Fibromyalgia Increases Risks for Pregnant Women and Newborns, Study Finds

Fibromyalgia Increases Risks for Pregnant Women and Newborns, Study Finds

Fibromyalgia increases the risk that pregnant women will have complications when giving birth and that their babies will have health problems, a study finds.

Only the second piece of research on fibromyalgia’s effect on pregnancy outcomes, it involved more than 7,700 women.

The study, published in The Journal of Maternal-Fetal & Neonatal Medicine, is titled Maternal and neonatal outcomes among pregnant women with fibromyalgia: a population-based study of 12 million births.

Researchers at McGill University in Canada based their study on American births between 1999 and 2013.

During this time there were 12,584,918 U.S. births, with 7,758 babies born to women with fibromyalgia. Although this number represented only 0.06 percent of births, researchers noted a steady increase in fibromyalgia patient pregnancies during the period.

The team said the mothers with fibromyalgia were on average older than those without the disease and had a higher socioeconomic status. They were also more likely to be overweight or obese and to have high blood pressure and diabetes before becoming pregnant. In addition, they were more likely to be using tobacco, alcohol, opioids, or illegal drugs.

A high proportion of the group had psychiatric conditions as well. Fifteen percent had depression, 11 percent anxiety disorders, and 4 percent bipolar disorder.

All of these factors increase the health risks of pregnant woman with fibromyalgia, the researchers said.
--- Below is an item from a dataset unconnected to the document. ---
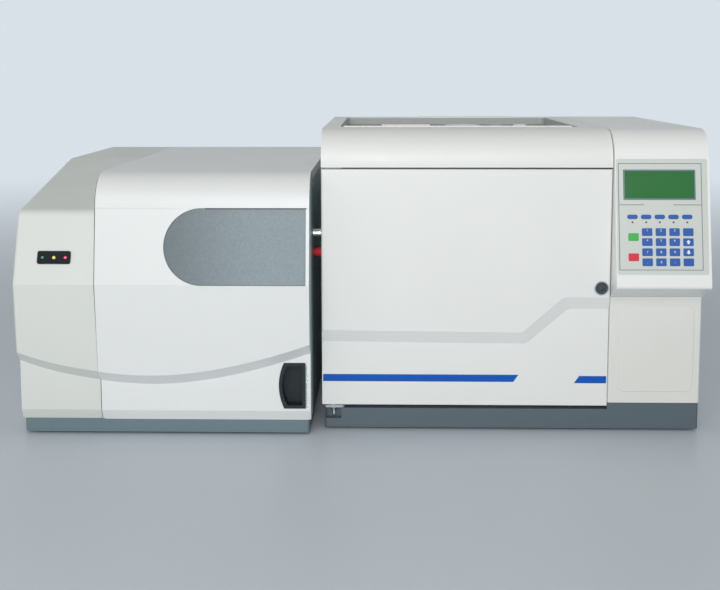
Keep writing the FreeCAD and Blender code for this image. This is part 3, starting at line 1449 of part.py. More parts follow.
def control_housing():
    """Moulded housing with the leaning control panel, its rounded top and a sloping underside."""
    points, radii = hood_outline(0.0)
    outer = prism_x(points, radii, bay_left, gc_right)
    points, radii = hood_outline(cover_wall)
    room = prism_x(points, radii, bay_left + cover_wall, gc_right - cover_wall)
    shell = outer.cut(room)
    window = on_panel(block(display_left - 4, display_right + 4, -10.0, 20.0, display_low - 4, display_high + 4))
    return shell.cut(window)


def panel_film():
    """Printed film over the whole control panel."""
    film = plate_y(rectangle(film_left, film_right, film_low, film_high), [3.0] * 4, -film_thick, 0.0)
    hole = block(display_left - display_border, display_right + display_border, -5.0, 5.0,
                 display_low - display_border, display_high + display_border)
    return on_panel(film.cut(hole))


def display():
    """Backlit character display module behind its window, with a raised border."""
    grow = display_border - seat_gap
    window = block(display_left - grow, display_right + grow, -film_thick - 0.5, 6.0,
                   display_low - grow, display_high + grow)
    sunk = block(display_left, display_right, -5.0, -film_thick + 0.1, display_low, display_high)
    return on_panel(window.cut(sunk))


def key_cap(x, s, width, height, corner):
    """Raised key zone; a corner above zero cuts its four corners off by that length."""
    half_w = width / 2
    half_h = height / 2
    outline = rectangle(x - half_w, x + half_w, s - half_h, s + half_h)
    if corner > 0:
        outline = []
        for dx, dz, upright in ((-1, -1, True), (1, -1, False), (1, 1, True), (-1, 1, False)):
            beside = (x + dx * (half_w - corner), s + dz * half_h)
            above = (x + dx * half_w, s + dz * (half_h - corner))
            outline += [above, beside] if upright else [beside, above]
    return on_panel(plate_y(outline, [0] * len(outline), -film_thick - key_rise, -film_thick))


def keypad():
    """Raised zones of the membrane keypad: a field of keys and a row of oval function keys."""
    solids = []
    for row in range(key_rows):
        for column in range(key_columns):
            solids.append(key_cap(key_first_x + column * key_pitch_x, key_first_s - row * key_pitch_s,
                                  key_width, key_height, 0.0))
    for i in range(oval_count):
        solids.append(key_cap(side_key_x + i * key_pitch_x - 1.0, oval_s, oval_width, oval_height,
                              oval_height * 0.36))
    return Part.makeCompound(solids)


def run_stop_keys():
    """Start and stop keys beside the key field."""
    return Part.makeCompound([key_cap(side_key_x, s, key_width, key_height, 0.0)
                              for s in (run_key_s, stop_key_s)])


def lower_panel():
    """Front sheet below the control panel with a raised rounded field."""
    outline = rectangle(bay_left, gc_right, gc_base_top + seat_gap, lower_top - seat_gap)
    outer = plate_y(outline, [0] * 4, lower_front, hood_back)
    outer = round_edges(outer, 3.0, lambda e: e.BoundBox.YMax < lower_front + 0.1 and e.BoundBox.ZLength > 50)
    room = block(bay_left + 2, gc_right - 2, lower_front + 2, hood_back + 5, gc_base_top + 2.3, lower_top - 2.3)
    raised = plate_y(rectangle(emboss_left, emboss_right, emboss_low, emboss_high), [12.0] * 4,
                     lower_front - emboss_rise, lower_front + 1.0)
    raised = bevel_edges(raised, 1.0, lambda e: e.BoundBox.YMax < lower_front - emboss_rise + 0.05)
    return join([outer.cut(room), raised])


# Electronics and fasteners

def board(x, y0, y1, z0, z1):
    """Upright circuit board in the YZ plane with its larger components."""
    plate = block(x, x + 1.6, y0, y1, z0, z1)
    parts = [plate]
    for i in range(3):
        for j in range(2):
            y = y0 + 20 + i * (y1 - y0 - 60) / 2
            z = z0 + 22 + j * (z1 - z0 - 60) / 2
            parts.append(block(x + 1.5, x + 5.0 + 2.0 * ((i + j) % 3), y, y + 22, z, z + 16))
    for i in range(2):
        parts.append(bar(x + 1.5, y0 + 30 + i * 26, z1 - 14, 14.0, 7.0, (1, 0, 0), 8))
    return join(parts)


def circuit_boards():
    """One board in the left bay of the spectrometer and one behind the control panel."""
    return Part.makeCompound([board(ms_board_x, -ms_board_half, ms_board_half, ms_base_top, ms_top - board_drop),
                              board(gc_board_x, -gc_board_half, gc_board_half, gc_base_top, deck_z - 50.0)])


def power_supplies():
    """Perforated supply boxes on the two plinths."""
    solids = []
    places = (
        (supply_x, supply_x + supply_width, supply_y, supply_y + supply_deep, ms_base_top),
        (bay_left + 43.0, gc_right - 20.0, -60.0, 120.0, gc_base_top),
    )
    for x0, x1, y0, y1, z0 in places:
        body = block(x0, x1, y0, y1, z0, z0 + supply_high)
        slots = [block(x0 + 12, x1 - 12, y0 + 14 + i * 18, y0 + 21 + i * 18, z0 + supply_high - 10.0,
                       z0 + supply_high + 5.0) for i in range(6)]
        solids.append(cut_all(body, slots))
    return Part.makeCompound(solids)


pieces = {
    "ms_base": ms_base,
    "left_cover": left_cover,
    "main_cover": main_cover,
    "access_panel": access_panel,
    "hand_pull": hand_pull,
    "indicator_bezel": indicator_bezel,
    "indicator_lamps": indicator_lamps,
    "ms_side_panel": ms_side_panel,
    "ms_back_panel": ms_back_panel,
    "fan_frame": fan_frame,
    "ms_fan": ms_fan,
    "vacuum_chamber": vacuum_chamber,
    "ion_source": ion_source,
    "quadrupole": quadrupole,
    "ion_detector": ion_detector,
    "turbo_pump": turbo_pump,
    "turbo_rotor": turbo_rotor,
    "rear_fittings": rear_fittings,
    "transfer_line": transfer_line,
    "heater_sleeve": heater_sleeve,
    "power_inlets": power_inlets,
    "ms_power_switch": ms_power_switch,
    "gc_power_switch": gc_power_switch,
    "gc_base": gc_base,
    "feet": feet,
    "oven_front_frame": oven_front_frame,
    "hinge_brackets": hinge_brackets,
    "hinge_pins": hinge_pins,
    "oven_door": oven_door,
    "door_inner_panel": door_inner_panel,
    "door_gasket": door_gasket,
    "latch_button": latch_button,
    "latch_ring": latch_ring,
    "catch_magnets": catch_magnets,
    "oven_liner": oven_liner,
    "oven_insulation": oven_insulation,
    "oven_fan": oven_fan,
    "fan_motor": fan_motor,
    "fan_shroud": fan_shroud,
    "heater_coil": heater_coil,
    "column_cage": column_cage,
    "capillary_column": capillary_column,
    "gc_left_panel": gc_left_panel,
    "gc_right_panel": gc_right_panel,
    "gc_back_panel": gc_back_panel,
    "exhaust_flap": exhaust_flap,
    "intake_flap": intake_flap,
    "top_cover": top_cover,
    "top_deck": top_deck,
    "injector_cover": injector_cover,
    "detector_cap": detector_cap,
    "injection_ports": injection_ports,
    "control_housing": control_housing,
    "panel_film": panel_film,
    "display": display,
    "keypad": keypad,
    "run_stop_keys": run_stop_keys,
    "lower_panel": lower_panel,
    "circuit_boards": circuit_boards,
    "power_supplies": power_supplies,
}

os.makedirs("parts", exist_ok=True)
for name, make in pieces.items():
    save(name, make())
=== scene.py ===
import math
import random

import bmesh
import bpy
from mathutils import Matrix, Vector


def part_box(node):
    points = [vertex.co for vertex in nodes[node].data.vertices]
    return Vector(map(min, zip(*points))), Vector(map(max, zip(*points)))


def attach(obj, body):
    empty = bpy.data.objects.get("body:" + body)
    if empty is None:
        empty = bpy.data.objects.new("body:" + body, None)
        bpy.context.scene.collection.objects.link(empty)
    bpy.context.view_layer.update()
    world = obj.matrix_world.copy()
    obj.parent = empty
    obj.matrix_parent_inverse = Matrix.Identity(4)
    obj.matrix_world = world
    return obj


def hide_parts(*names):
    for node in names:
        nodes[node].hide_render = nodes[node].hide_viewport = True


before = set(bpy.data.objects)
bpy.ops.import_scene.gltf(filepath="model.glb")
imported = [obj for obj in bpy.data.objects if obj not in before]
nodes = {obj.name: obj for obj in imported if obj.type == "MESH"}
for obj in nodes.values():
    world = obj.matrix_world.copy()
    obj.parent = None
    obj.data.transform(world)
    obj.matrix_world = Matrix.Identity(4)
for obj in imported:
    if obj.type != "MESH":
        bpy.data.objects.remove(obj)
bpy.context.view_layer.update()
CHASSIS = "chassis"

# Pale bench and backdrop
# One broad matt sheet under the instruments fades with distance into a surround of the same pale tone.
# The light falls mostly from the front, so the tops of the covers stay a little darker.

scene = bpy.context.scene
scene.view_settings.view_transform = "Standard"

bench_colour = (0.58, 0.63, 0.68, 1)
backdrop_colour = (0.69, 0.75, 0.81, 1)
bench_reach = 9.0
fade_start = 0.7
fade_end = 4.5

bench_material = bpy.data.materials.new("pale_bench")
bench_material.use_nodes = True
bench_tree = bench_material.node_tree
bench_shader = bench_tree.nodes["Principled BSDF"]
bench_shader.inputs["Base Color"].default_value = bench_colour
bench_shader.inputs["Roughness"].default_value = 0.42
far_place = bench_tree.nodes.new("ShaderNodeTexCoord")
far_length = bench_tree.nodes.new("ShaderNodeVectorMath")
far_length.operation = "LENGTH"
far_share = bench_tree.nodes.new("ShaderNodeMapRange")
far_share.interpolation_type = "SMOOTHSTEP"
far_share.inputs["From Min"].default_value = fade_start
far_share.inputs["From Max"].default_value = fade_end
far_glow = bench_tree.nodes.new("ShaderNodeEmission")
far_glow.inputs["Color"].default_value = backdrop_colour
far_mix = bench_tree.nodes.new("ShaderNodeMixShader")
bench_tree.links.new(far_place.outputs["Object"], far_length.inputs[0])
bench_tree.links.new(far_length.outputs["Value"], far_share.inputs["Value"])
bench_tree.links.new(far_share.outputs["Result"], far_mix.inputs[0])
bench_tree.links.new(bench_shader.outputs["BSDF"], far_mix.inputs[1])
bench_tree.links.new(far_glow.outputs["Emission"], far_mix.inputs[2])
bench_tree.links.new(far_mix.outputs[0], bench_tree.nodes["Material Output"].inputs["Surface"])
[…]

Those risks include blood clots, developing diabetes during pregnancy, membrane ruptures, and placental abruption, a condition in which the placenta separates early from the uterus. Pregnant women with fibromyalgia were also at slightly higher risk of having to deliver their baby through cesarean section.
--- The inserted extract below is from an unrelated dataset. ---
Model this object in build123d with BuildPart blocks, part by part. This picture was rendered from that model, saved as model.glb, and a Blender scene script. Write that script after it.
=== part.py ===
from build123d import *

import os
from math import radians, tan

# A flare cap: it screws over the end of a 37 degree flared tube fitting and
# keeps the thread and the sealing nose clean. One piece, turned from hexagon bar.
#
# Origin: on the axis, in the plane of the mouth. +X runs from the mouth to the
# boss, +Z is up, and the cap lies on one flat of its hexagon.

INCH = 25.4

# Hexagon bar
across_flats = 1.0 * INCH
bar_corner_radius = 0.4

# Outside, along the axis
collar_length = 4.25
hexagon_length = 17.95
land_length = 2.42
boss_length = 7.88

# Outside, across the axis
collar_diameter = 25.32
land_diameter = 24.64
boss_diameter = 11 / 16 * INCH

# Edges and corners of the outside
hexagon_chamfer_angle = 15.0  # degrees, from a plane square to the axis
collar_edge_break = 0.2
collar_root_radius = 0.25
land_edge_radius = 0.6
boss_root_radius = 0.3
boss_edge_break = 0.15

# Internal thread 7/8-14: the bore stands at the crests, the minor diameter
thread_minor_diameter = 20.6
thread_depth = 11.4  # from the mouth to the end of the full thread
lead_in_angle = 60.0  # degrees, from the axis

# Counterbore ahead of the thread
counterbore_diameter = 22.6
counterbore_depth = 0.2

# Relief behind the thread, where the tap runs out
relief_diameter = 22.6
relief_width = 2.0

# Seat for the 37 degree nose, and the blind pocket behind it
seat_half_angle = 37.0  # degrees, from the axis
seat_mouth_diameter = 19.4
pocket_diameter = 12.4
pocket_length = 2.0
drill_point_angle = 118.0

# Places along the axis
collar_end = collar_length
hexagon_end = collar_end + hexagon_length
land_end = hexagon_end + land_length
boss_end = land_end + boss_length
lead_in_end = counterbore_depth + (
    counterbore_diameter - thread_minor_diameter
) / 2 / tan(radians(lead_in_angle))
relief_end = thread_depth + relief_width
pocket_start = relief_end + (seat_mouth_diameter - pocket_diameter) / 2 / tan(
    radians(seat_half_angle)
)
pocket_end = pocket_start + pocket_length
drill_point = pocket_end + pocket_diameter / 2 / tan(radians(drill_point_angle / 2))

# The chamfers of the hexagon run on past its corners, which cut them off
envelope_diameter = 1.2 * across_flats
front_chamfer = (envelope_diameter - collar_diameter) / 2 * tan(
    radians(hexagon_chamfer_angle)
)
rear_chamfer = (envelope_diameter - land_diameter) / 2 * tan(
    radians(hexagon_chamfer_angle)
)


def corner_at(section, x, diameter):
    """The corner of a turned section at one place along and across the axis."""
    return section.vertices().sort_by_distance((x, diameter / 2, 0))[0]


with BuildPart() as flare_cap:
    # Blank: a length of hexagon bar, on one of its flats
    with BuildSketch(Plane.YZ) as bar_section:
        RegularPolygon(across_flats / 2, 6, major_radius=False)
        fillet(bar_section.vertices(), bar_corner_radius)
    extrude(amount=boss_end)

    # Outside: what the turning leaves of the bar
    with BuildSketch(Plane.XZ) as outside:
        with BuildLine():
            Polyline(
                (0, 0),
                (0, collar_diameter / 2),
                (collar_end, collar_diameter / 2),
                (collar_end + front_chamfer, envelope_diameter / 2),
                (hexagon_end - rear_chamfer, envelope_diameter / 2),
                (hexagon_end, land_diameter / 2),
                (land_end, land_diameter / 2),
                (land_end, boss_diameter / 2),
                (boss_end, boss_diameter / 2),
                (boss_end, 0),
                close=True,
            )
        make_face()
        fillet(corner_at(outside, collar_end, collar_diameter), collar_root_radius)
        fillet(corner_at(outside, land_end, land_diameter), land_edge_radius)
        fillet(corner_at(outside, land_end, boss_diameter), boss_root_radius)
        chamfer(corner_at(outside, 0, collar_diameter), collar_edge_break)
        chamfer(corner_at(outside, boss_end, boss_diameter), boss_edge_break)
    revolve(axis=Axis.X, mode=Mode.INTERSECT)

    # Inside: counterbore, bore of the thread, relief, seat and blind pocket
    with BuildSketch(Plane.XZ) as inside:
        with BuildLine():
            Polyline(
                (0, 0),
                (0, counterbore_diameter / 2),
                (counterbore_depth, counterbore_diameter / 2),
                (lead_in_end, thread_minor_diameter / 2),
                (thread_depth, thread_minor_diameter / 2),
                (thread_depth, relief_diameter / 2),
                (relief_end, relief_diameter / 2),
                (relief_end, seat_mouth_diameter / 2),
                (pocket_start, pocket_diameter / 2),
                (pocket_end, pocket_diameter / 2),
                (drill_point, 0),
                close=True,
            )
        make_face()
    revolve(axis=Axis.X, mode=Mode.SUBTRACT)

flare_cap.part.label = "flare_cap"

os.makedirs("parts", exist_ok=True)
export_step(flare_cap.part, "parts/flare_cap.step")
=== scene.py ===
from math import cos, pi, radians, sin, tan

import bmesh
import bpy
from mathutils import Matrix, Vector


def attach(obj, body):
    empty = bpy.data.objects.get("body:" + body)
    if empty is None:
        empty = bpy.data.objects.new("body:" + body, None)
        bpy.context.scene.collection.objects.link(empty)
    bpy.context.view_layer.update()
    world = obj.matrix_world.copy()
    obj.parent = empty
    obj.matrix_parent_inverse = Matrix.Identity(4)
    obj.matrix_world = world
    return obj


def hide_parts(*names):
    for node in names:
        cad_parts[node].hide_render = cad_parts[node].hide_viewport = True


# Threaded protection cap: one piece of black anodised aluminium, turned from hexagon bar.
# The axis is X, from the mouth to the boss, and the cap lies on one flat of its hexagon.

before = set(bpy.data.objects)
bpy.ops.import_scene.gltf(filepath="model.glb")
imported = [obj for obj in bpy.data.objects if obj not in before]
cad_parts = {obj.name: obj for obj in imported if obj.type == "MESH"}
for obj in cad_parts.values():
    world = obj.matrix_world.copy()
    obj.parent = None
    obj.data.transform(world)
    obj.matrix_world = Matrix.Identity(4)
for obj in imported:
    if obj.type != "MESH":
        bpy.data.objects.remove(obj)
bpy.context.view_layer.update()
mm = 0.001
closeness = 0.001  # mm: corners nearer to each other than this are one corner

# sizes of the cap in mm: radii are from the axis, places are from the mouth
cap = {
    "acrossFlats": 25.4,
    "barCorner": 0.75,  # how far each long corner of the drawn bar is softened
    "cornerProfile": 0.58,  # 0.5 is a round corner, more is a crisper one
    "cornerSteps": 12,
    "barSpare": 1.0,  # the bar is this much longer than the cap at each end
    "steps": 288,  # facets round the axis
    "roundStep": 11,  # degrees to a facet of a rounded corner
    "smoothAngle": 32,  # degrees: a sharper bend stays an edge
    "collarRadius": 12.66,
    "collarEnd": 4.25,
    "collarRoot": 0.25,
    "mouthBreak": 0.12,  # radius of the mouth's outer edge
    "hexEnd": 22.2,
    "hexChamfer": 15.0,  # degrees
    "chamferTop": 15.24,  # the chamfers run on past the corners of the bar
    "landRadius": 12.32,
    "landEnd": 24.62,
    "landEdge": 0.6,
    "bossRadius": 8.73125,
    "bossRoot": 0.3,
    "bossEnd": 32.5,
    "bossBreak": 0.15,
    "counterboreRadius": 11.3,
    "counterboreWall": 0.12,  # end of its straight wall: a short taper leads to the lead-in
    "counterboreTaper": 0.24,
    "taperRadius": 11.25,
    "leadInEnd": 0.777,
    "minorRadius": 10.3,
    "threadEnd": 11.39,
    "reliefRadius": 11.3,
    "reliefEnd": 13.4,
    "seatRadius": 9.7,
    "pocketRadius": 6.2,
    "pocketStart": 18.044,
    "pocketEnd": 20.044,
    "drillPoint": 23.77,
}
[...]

The risk of complications that blood clots posed for pregnant fibromyalgia patients was 2.3 times higher than for women with endometriosis, researchers discovered. Endometriosis is a condition in which tissue that normally grows inside the uterus grows outside it.

Fibromyalgia patients were also at 35 percent greater risk of having a premature child and at nearly 50 percent greater risk of having an underweight baby.

The results were independent of patients’ age and other factors, such as obesity, alcohol use, and having a psychiatric disease.

Researchers acknowledged that they did not have information about the women’s fibromyalgia treatments, which could have influenced the results.

The fact that this was only the second study to explore fibromyalgia patients’ pregnancy outcomes demonstrates the need for more research on their pregnancy risks, the team said.